Time-limited modification powers: Sections 18 (5/7 years from commencement) and 25 (3 years from commencement) are expressly time-limited. This design means the Secretary of State has intervention windows, not permanent powers, for licence modifications in these areas.

Parliamentary scrutiny layers: Regulations under Parts 1 and 2 and s.26 require affirmative procedure (draft before both Houses); the s.18 and s.25 licence modifications require 40-day parliamentary scrutiny under s.32; the s.6 administrator change is subject to annulment. Three different procedural tiers for different types of executive action.

General duties application (s.30): Ofgem's and the Secretary of State's duties under the Gas Act 1986 (ss.4AA–4B) and Electricity Act 1989 (ss.3A–3D), as amended by this Act, apply to their functions under Parts 2 and 3 of this Act. This brings WHD scheme operation and charge adjustment functions within the full principal objective framework.


Amendment History

Amending Instrument Provision Amended Effect Date
Scotland Act 2016, s.58(3) Inserted s.14A Conferred power on Scottish Ministers to make fuel poverty schemes in relation to Scotland, subject to Secretary of State agreement 2016
Scotland Act 2016, s.58(2) s.5 Power to repeal conferred 2016
Scotland Act 2016, s.58(5) Inserted s.31(1A) Scottish statutory instrument procedure for Scottish Ministers' regulations 2016
Scotland Act 2016, s.58(6) Inserted s.31(4A) Draft affirmative procedure for Scottish Ministers' regulations in Scottish Parliament 2016
Scotland Act 2016, s.58(7) Words inserted in s.31(6) Extended functions-conferral to Scottish Ministers' regulations 2016
Scotland Act 2016, s.58(8) Inserted s.31(6A) Allowed Scottish Ministers' regulations to confer functions on the Authority 2016
Energy Act 2013, s.1(8)(b) s.5 Power to repeal conferred 2013
SI 2024/706 (EA 2023 Consequential Amendments), reg.8 s.12(1)(a) Added reference to s.6(1)(da) (ESO licence) of Electricity Act 1989 2024

Commencement

Instrument Effect
Part 4 (except ss.35–36 and Schedule) In force on Royal Assent: 8 April 2010
Parts 1, 2, 3 (except ss.18–23) and Schedule paras 2–4, 6, 9–16 In force 2 months after Royal Assent: 8 June 2010
SI 2012/1841, art.2(a) Brought ss.18–23 into force: 16 July 2012
SI 2012/1841, art.2(b) Brought s.35 and Schedule paras 5, 7, 8 into force: 16 July 2012

Key Points for Energy Policy Analysis

  • Warm Homes Discount origins: Part 2 is the primary legislative foundation for the WHD scheme. The reconciliation mechanism (s.11) and its licence modification companion (s.12) remain operationally active. Post-Scotland Act 2016, Scottish Ministers have a partially devolved power subject to Secretary of State agreement, relevant when WHD reforms affect Scottish scheme design.

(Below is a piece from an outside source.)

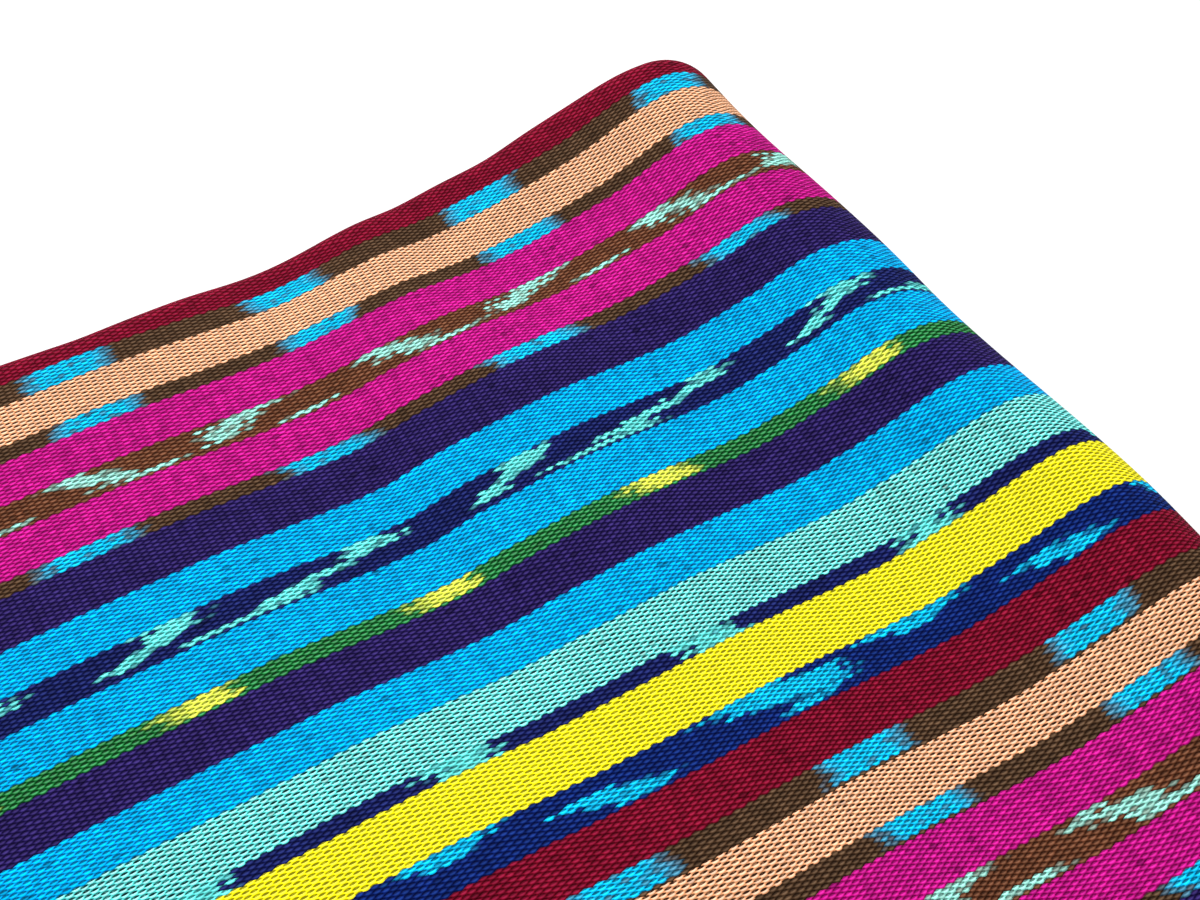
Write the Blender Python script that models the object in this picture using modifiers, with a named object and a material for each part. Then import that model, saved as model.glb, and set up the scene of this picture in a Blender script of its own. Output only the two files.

  • Ofgem's climate mandate: Sections 16–17 are the statutory basis for Ofgem treating greenhouse gas reduction as a core consumer interest. This is the entry point for any argument that Ofgem's principal objective encompasses net zero, though the framing is "reduction of emissions" not "net zero", which matters for the scope of Ofgem's discretion.

  • Penalty limitation extension: The s.24 extension to 5 years remains in force. It is the reason Ofgem can pursue enforcement action for breaches discovered years after the underlying conduct. Any analysis of Ofgem's enforcement powers should note this as the baseline.

  • Prepayment meter / dual-fuel charging: Sections 26–29 and the repeal of the earlier standalone provisions in the 1986 and 1989 Acts consolidated the legal basis for charge adjustment schemes. The WHD and the charge adjustment power in ss.26–29 are complementary tools for addressing fuel poverty: WHD through supply-side benefit obligations, charge adjustment through tariff equalisation.

  • CCS levy precursor: Section 4's electricity supply levy power was never exercised. The later CfD levy (under the Energy Act 2013) is a different mechanism, but the 2010 Act established the concept of levying suppliers to fund low-carbon technology support. The structural DNA is shared.

  • Electricity trading abuse (ss.18–23): The expired power addressed a specific market design flaw in the balancing mechanism. It is relevant to any historical analysis of generator market power in the period 2012–2019. The CAT appeal route it created (ss.20–22) set a precedent for bespoke regulatory appeal mechanisms outside standard judicial review.